Le lendemain, à 3h30, le réveil a sonné. Nous avons pris place dans la jeep et foncé vers l’île Incahuasi, au cœur du Salar. Arrivées les premières, emmitouflées dans nos doudounes, nous avons attendu dans le froid. L’île, recouverte de cactus immenses, se découpait au milieu de l’étendue blanche.
Et puis, peu à peu, le ciel a changé. L’horizon s’est teinté de rouge, de rose, puis d’orange flamboyant. Le soleil s’est levé sur la mer de sel, et une fois encore, on en a pris plein les yeux. Le froid s’effaçait, il ne restait que la beauté du moment. Les larmes nous sont montées aux yeux. On se tenait là, côte à côte, émues et reconnaissantes. Heureuses de vivre ça toutes les deux, au bout du monde. Le plus beau lever de soleil de notre vie.

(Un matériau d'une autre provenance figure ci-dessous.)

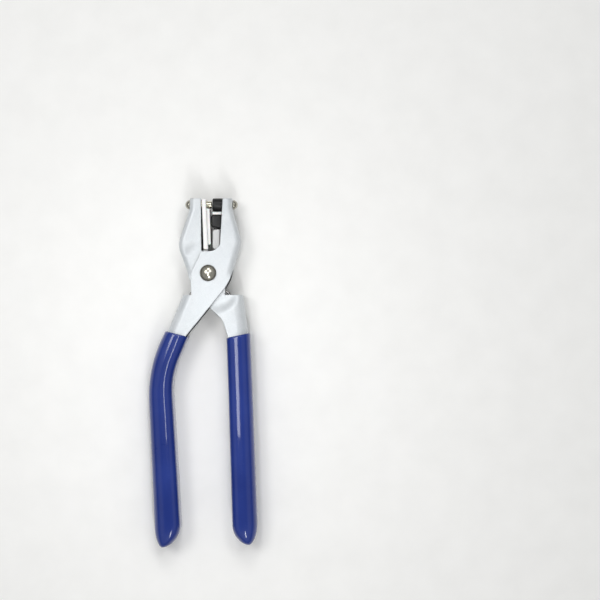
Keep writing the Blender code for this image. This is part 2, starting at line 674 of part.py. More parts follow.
adapter_back = anvil_base - DIE_BASE_LENGTH - GAP
adapter_length = adapter_back - ADAPTER_FACE_X
socket = POST_RADIUS + GAP
adapter_profile = [(NOSE_LENGTH, 0), (NOSE_LENGTH, socket), (0, socket), (0, ADAPTER_RADIUS - 0.4),
                   (0.4, ADAPTER_RADIUS), (adapter_length - 0.5, ADAPTER_RADIUS),
                   (adapter_length, ADAPTER_RADIUS - 0.5), (adapter_length, socket),
                   (adapter_length - ADAPTER_CUP, socket - 0.4), (adapter_length - ADAPTER_CUP, 0)]
add_mesh("rubber_adapter", *turned(adapter_profile, (adapter_back, DIE_Y, MID), (-1, 0, 0)),
         RUBBER, smooth=True)

neck_left = STRAP_LEFT_X + 2.0
neck_right = STRAP_RIGHT_X - 1.4
neck_top = DIE_Y - ADAPTER_RADIUS - GAP
tail_right = CLIP_RIGHT_X - CLIP_SHEET - GAP
strap_outline = rounded([(neck_right, neck_top, 0), (neck_left, neck_top, 0), (neck_left, STRAP_TOP_Y, 0),
                         (STRAP_LEFT_X, STRAP_TOP_Y, 0.8), (STRAP_LEFT_X, STRAP_LOW_Y + 0.8, 0.6),
                         (STRAP_RIGHT_X, STRAP_LOW_Y - 0.3, 0.6), (STRAP_RIGHT_X, STRAP_TOP_Y, 0.8),
                         (neck_right, STRAP_TOP_Y, 0)], steps=3)
strap = add_mesh("adapter_strap", *prism(strap_outline, MID - STRAP_HALF_DEPTH, MID + STRAP_HALF_DEPTH),
                 RUBBER, smooth=True)
for tag, direction in (("front", 1), ("back", -1)):
    near, far = NECK_HALF_DEPTH * direction, (STRAP_HALF_DEPTH + 2) * direction
    low = (0, STRAP_TOP_Y, MID + min(near, far))
    high = (STRAP_RIGHT_X + 2, neck_top + 2, MID + max(near, far))
    combine(strap, cutter("neck_cut_" + tag, *box(low, high)))
tail_low = (CLIP_LEFT_X + 0.4, CLIP_LOW_Y + 3.0, MID - CLIP_HALF_DEPTH + CLIP_SHEET + GAP)
tail_high = (tail_right, STRAP_LOW_Y + 2.0, MID + CLIP_HALF_DEPTH - CLIP_SHEET - GAP)
combine(strap, cutter("strap_tail", *box(tail_low, tail_high)), "UNION")

band_low = STRAP_TOP_Y + GAP
band = add_mesh("adapter_band", *box((STRAP_LEFT_X + 0.5, band_low, MID - 4.0),
                                     (STRAP_RIGHT_X, band_low + BAND_HEIGHT, MID + 4.0)), NYLON)
combine(band, cutter("band_slot", *box((neck_left - GAP, band_low - 1, MID - NECK_HALF_DEPTH - GAP),
                                       (neck_right + GAP, band_low + BAND_HEIGHT + 1,
                                        MID + NECK_HALF_DEPTH + GAP))))

foot_low, foot_high = CLIP_FOOT_Y - CLIP_FOOT_HEIGHT / 2, CLIP_FOOT_Y + CLIP_FOOT_HEIGHT / 2
foot_right = x_on(right_jaw_web, CLIP_FOOT_Y) - SHEET - GAP - 1.1
clip_outline = rounded([(CLIP_LEFT_X, CLIP_LOW_Y, 1.0), (CLIP_RIGHT_X, CLIP_LOW_Y, 0),
                        (CLIP_RIGHT_X, foot_low, 0), (foot_right, foot_low, 0), (foot_right, foot_high, 0),
                        (CLIP_RIGHT_X, foot_high, 0), (CLIP_RIGHT_X, CLIP_TOP_Y - 0.6, 1.4),
                        (CLIP_LEFT_X, CLIP_TOP_Y, 1.4)], steps=4)
clip = add_mesh("strap_clip", *prism(clip_outline, MID - CLIP_HALF_DEPTH, MID + CLIP_HALF_DEPTH),
                STEEL, smooth=True)
clip_depth = CLIP_HALF_DEPTH - CLIP_SHEET
combine(clip, cutter("clip_channel", *box((CLIP_LEFT_X - 2, CLIP_LOW_Y + 2.7, MID - clip_depth),
                                          (CLIP_RIGHT_X - CLIP_SHEET, CLIP_TOP_Y + 2, MID + clip_depth))))


# ---------------------------------------------------------------- platform, its pin and spring

platform_axis = add_axis("platform_axis", (*PLATFORM_PIN, 0), pivot_axis)
seat_x = LEFT_EDGE_X + GAP + 0.1                # just off the left jaw's open edge
plate_low_x = seat_x + 1.0
pin_x, pin_y = PLATFORM_PIN
plate_outline = np.array([(seat_x, PLATFORM_TIP_Y), (plate_low_x, PLATFORM_LOW_Y),
                          (plate_low_x + PLATFORM_THICK + 0.3, PLATFORM_LOW_Y),
                          (seat_x + PLATFORM_THICK, PLATFORM_TIP_Y)])
platform = add_mesh("platform", *prism(plate_outline, MID - HALF, MID + HALF), NYLON, platform_axis)

pad_low_y = PLATFORM_LOW_Y + 2.4
pad_back_x = seat_x + PLATFORM_THICK - 0.4
pad_outline = np.array([(pad_back_x, FORK_Y), (pad_back_x, pad_low_y), (PAD_FACE_X + 0.3, pad_low_y),
                        (PAD_FACE_X - 0.25, FORK_Y)])
pad = cutter("pad", *prism(pad_outline, MID - PAD_HALF_DEPTH, MID + PAD_HALF_DEPTH))
combine(platform, pad, "UNION")

eye_half = JOGGLE_HOLLOW - GAP
eye_outline = []
for step in range(17):
    angle = math.radians(170 + 200 * step / 16)
    eye_outline.append((pin_x + EYE_RADIUS * math.cos(angle), pin_y + EYE_RADIUS * math.sin(angle)))
eye_outline += [(plate_low_x + PLATFORM_THICK, PLATFORM_LOW_Y + 3), (plate_low_x + 0.4, PLATFORM_LOW_Y + 3)]
eye = cutter("eye", *prism(np.array(eye_outline), MID - eye_half, MID + eye_half))
combine(platform, eye, "UNION")

fork = cutter("fork", *box((-8, FORK_Y, MID - POST_RADIUS - GAP), (6, PLATFORM_TIP_Y + 3,
                                                                  MID + POST_RADIUS + GAP)))
combine(platform, fork)
eye_bore = cutter("eye_bore", *turned([(-HALF, 0), (-HALF, PIN_RADIUS + GAP), (HALF, PIN_RADIUS + GAP),
                                       (HALF, 0)], (*PLATFORM_PIN, MID), (0, 0, 1)))
combine(platform, eye_bore)

pin_half = JOGGLE_HALF
pin_profile = [(-pin_half, 0), (-pin_half, PIN_RADIUS), (pin_half, PIN_RADIUS), (pin_half, 0)]
add_mesh("platform_pin", *turned(pin_profile, (*PLATFORM_PIN, MID), (0, 0, 1), steps=16), STEEL,
         pivot_axis, smooth=True)

leaf_foot = x_on(left_jaw_web, 19.0) + SHEET + 1.2
leaf_line = rounded([(leaf_foot, 18.0, 0), (x_on(left_jaw_web, 25.5) + SHEET + 0.7, 25.5, 6),
                     (seat_x - 0.6, 30.0, 3), (seat_x - 0.6, 32.2, 0)], steps=6, closed=False)
directions = np.gradient(leaf_line, axis=0)
sideways = np.stack((-directions[:, 1], directions[:, 0]), axis=1)
sideways /= np.linalg.norm(sideways, axis=1)[:, None]
leaf_outline = np.concatenate((leaf_line + sideways * LEAF_SHEET / 2,
                               (leaf_line - sideways * LEAF_SHEET / 2)[::-1]))
add_mesh("platform_spring", *prism(leaf_outline, MID - LEAF_HALF_WIDTH, MID + LEAF_HALF_WIDTH),
         SPRING_STEEL, pivot_axis, smooth=True)
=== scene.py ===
"""Snap and grommet setting pliers, lying closed on a pale floor: the finished look of every piece.

Outlines are written in millimetres in the tool's own frame, and turned into metres when a mesh is
made. +Y runs from the pivot to the jaw tips, +X to the right-hand jaw and +Z up from the floor.
"""

import bmesh
import bpy
import numpy as np
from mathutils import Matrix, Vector


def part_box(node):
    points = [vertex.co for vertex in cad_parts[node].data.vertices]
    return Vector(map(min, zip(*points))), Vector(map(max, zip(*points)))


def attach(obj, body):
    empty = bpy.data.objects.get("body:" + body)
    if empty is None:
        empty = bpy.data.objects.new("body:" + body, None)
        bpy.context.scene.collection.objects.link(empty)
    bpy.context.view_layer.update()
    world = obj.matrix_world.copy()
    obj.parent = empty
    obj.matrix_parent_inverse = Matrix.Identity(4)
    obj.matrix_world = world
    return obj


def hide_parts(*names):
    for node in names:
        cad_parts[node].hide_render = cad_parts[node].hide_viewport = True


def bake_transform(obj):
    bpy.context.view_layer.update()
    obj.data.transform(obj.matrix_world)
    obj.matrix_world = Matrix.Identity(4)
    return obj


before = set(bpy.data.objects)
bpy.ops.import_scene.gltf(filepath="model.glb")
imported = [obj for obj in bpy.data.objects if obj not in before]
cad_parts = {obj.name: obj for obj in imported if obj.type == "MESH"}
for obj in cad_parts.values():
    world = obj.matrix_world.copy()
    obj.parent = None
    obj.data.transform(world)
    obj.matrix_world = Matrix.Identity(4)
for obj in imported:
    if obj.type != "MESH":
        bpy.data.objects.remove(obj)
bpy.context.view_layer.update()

# ---------------------------------------------------------------- camera, floor and light
# A square-on camera over a plain pale floor. Four soft boxes stand round the tool, and a narrow strip
# hangs close above its handles. The tool lies left of the camera's axis, so its right-hand sides show.

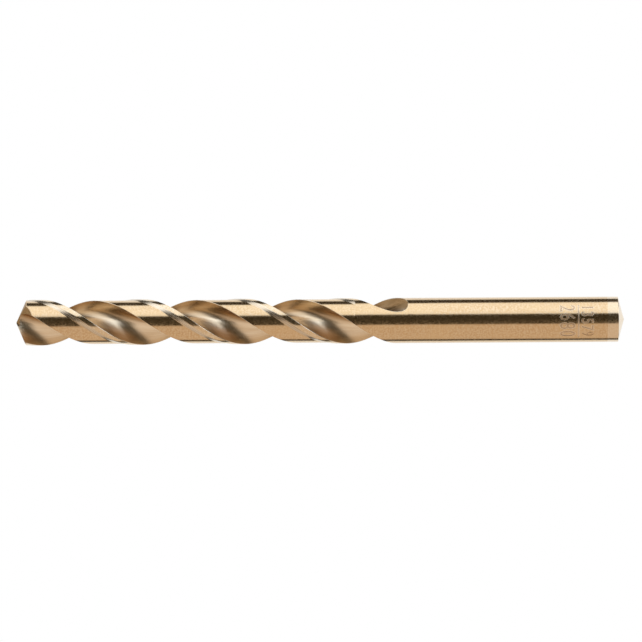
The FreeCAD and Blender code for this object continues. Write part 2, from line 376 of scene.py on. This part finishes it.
def flank_waste():
    """What the flank's cone leaves outside it in a short slab round the point."""
    lip = point_direction(1, 0, LIP_SLOPE).normalized()
    outward = point_direction(LIP_SLOPE, math.tan(FLANK_RELIEF), -1).normalized()
    axis = lip * math.cos(FLANK_CONE_HALF_ANGLE) - outward * math.sin(FLANK_CONE_HALF_ANGLE)
    apex = Vector((APEX_X - FLANK_APEX_DISTANCE * LIP_SLOPE, 0, 0))
    apex += point_direction(-FLANK_APEX_DISTANCE, -HALF_WEB, 0)
    length = FLANK_CONE_LENGTH * MM
    cone = bmesh.new()
    bmesh.ops.create_cone(
        cone, cap_ends=True, segments=FLANK_CONE_SIDES, radius1=0,
        radius2=length * math.tan(FLANK_CONE_HALF_ANGLE), depth=length,
        matrix=Matrix.Translation((0, 0, length / 2)),
    )
    bmesh.ops.remove_doubles(cone, verts=cone.verts, dist=SAME_POINT)
    side = axis.orthogonal().normalized()
    bmesh.ops.transform(
        cone, verts=cone.verts, matrix=frame_matrix(apex, side, axis.cross(side), axis)
    )
    bmesh.ops.recalc_face_normals(cone, faces=cone.faces)
    slab = bmesh.new()
    bmesh.ops.create_cube(
        slab, size=1.0,
        matrix=Matrix.Translation(((APEX_X + SLAB_CENTRE) * MM, 0, 0))
        @ Matrix.Diagonal((SLAB_LENGTH * MM, SLAB_WIDTH * MM, SLAB_WIDTH * MM, 1)),
    )
    block = new_object("block", slab)
    carve(block, [new_object("cone", cone)])
    mesh = bmesh.new()
    mesh.from_mesh(block.data)
    bpy.data.objects.remove(block)
    return mesh


def notch_wedge():
    """Wedge between the notch's floor and its wall, which meet along the valley."""
    slope = math.tan(NOTCH_FLOOR)
    off = NOTCH_HEADING - NOTCH_FLOOR_HEADING
    valley_slope = slope * math.cos(off)
    valley = point_direction(
        math.cos(NOTCH_HEADING), math.sin(NOTCH_HEADING), valley_slope
    ).normalized()
    side = point_direction(math.sin(NOTCH_HEADING), -math.cos(NOTCH_HEADING), 0)
    up = side.cross(valley)
    if up.x > 0:
        up.negate()
    drop = slope * math.sin(off) * math.cos(math.atan(valley_slope))
    start = Vector((APEX_X + NOTCH_DEPTH, 0, 0)) + side * NOTCH_OFFSET
    span = NOTCH_SPAN * MM
    mesh = bmesh.new()
    corners = [(0, 0), (span, -span * drop), (span, span), (0, span)]
    mesh.faces.new([mesh.verts.new((*corner, -NOTCH_REACH * MM)) for corner in corners])
    thicken(mesh, 2 * NOTCH_REACH * MM)
    bmesh.ops.transform(
        mesh, verts=mesh.verts, matrix=frame_matrix(start, side, up, side.cross(up))
    )
    return mesh


def thicken(mesh, depth):
    """Closed solid from the flat faces, raised along Z."""
    grown = bmesh.ops.extrude_face_region(mesh, geom=list(mesh.faces))["geom"]
    verts = [item for item in grown if isinstance(item, bmesh.types.BMVert)]
    bmesh.ops.translate(mesh, verts=verts, vec=(0, 0, depth))


def carve(bar, cutters):
    """Takes the cutters off the bar and stores the result in the bar's own mesh."""
    for index, cutter in enumerate(cutters):
        step = bar.modifiers.new("Carve%d" % index, "BOOLEAN")
        step.operation = "DIFFERENCE"
        step.solver = "EXACT"
        step.object = cutter
    seen = bar.evaluated_get(bpy.context.evaluated_depsgraph_get())
    finished = bpy.data.meshes.new_from_object(seen)
    bar.modifiers.clear()
    bar.data = finished
    for cutter in cutters:
        bpy.data.objects.remove(cutter)


# Marking: plain digits and a rule, pressed into the shank and read from the rear end
MARK_TURN = math.radians(51)  # phase of the first digit
MARK_LINES = (
    # digits, height, distance along the axis, pitch
    ("2680", 3.3, -12.75, 1.95),
    ("13579", 2.6, -8.05, 1.52),
)
DIGIT_HEIGHT, DIGIT_STRETCH = 0.7, 0.70  # digit's height in the font's size, narrowing
RULE_AT, RULE_LENGTH, RULE_HALF_WIDTH = -8.75, 7.7, 0.07
PRESSINGS = (
    # widening of the strokes, depth, material
    (0.09, 0.006, RIM),
    (0.0, 0.07, GROOVE),
)
DIGIT_CURVE_STEPS = 5
BEND_STEP, BEND_CUTS = 0.35, 27  # where the flat drawing may bend
ABOVE_SHANK = 0.1
SAME_MARK_POINT, ON_BEND = 1e-4, 1e-5  # millimetres, in the flat drawing


def digit_mesh(digit, height, widen):
    """One flat digit in millimetres, grown by a margin on all sides."""
    curve = bpy.data.curves.new("digit", "FONT")
    curve.body = digit
    curve.size = height / DIGIT_HEIGHT
    curve.offset = widen
    curve.resolution_u = DIGIT_CURVE_STEPS
    thing = bpy.data.objects.new("digit", curve)
    bpy.context.scene.collection.objects.link(thing)
    flat = bpy.data.meshes.new_from_object(
        thing.evaluated_get(bpy.context.evaluated_depsgraph_get())
    )
    mesh = bmesh.new()
    mesh.from_mesh(flat)
    bpy.data.objects.remove(thing)
    bmesh.ops.scale(mesh, verts=mesh.verts, vec=(DIGIT_STRETCH, 1, 1))
    return mesh


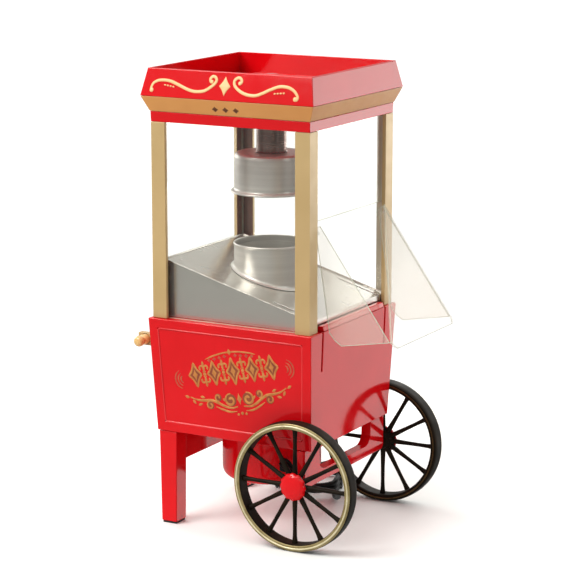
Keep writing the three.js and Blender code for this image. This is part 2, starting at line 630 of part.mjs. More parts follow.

La vérité, c’est qu’on a failli tout louper.
Retour en arrière. La veille, à 3h30, la sonnerie avait retenti dans notre chambre commune. À 3h50, les trois groupes étaient prêts à partir. Tous, sauf… nos guides. Après de longues minutes d’attente, Lenaïc, notre camarade de voyage, est allé vérifier. Son verdict était clair : ils avaient pris une sacrée cuite la veille. Au point que le sol en sel de leur chambre en gardait des traces pas très glorieuses. On a dû les secouer pour les réveiller.
C’est là que David, notre guide, a fait son entrée héroïque. Il s’est levé d’un bond, a rempli ses joues de feuilles de coca jusqu’à ressembler à un hamster — une habitude bolivienne bien connue — et a sauté au volant. À 150 km/h sur le désert, il nous a conduits à toute allure vers Incahuasi. Résultat : nous sommes arrivés les premiers.



La suite de la journée nous a comblées. Marcher au milieu de ce désert de sel, observer les jeux de lumière, conduire la jeep nous-mêmes quelques minutes… Chaque instant était unique. Nous avions atteint notre Graal.
Puis il a fallu dire au revoir. Nous avons rejoint Uyuni, terminus de ce périple. Là, dans le terminal de bus, nous avons attendu des heures avant de repartir vers La Paz. Le temps de revoir nos photos, de réaliser ce que nous venions de vivre, et de comprendre que certaines aventures ne nous quittent jamais vraiment.
✨ Cinq jours, un désert de sel, et l’évidence que les meilleures anecdotes naissent toujours des imprévus.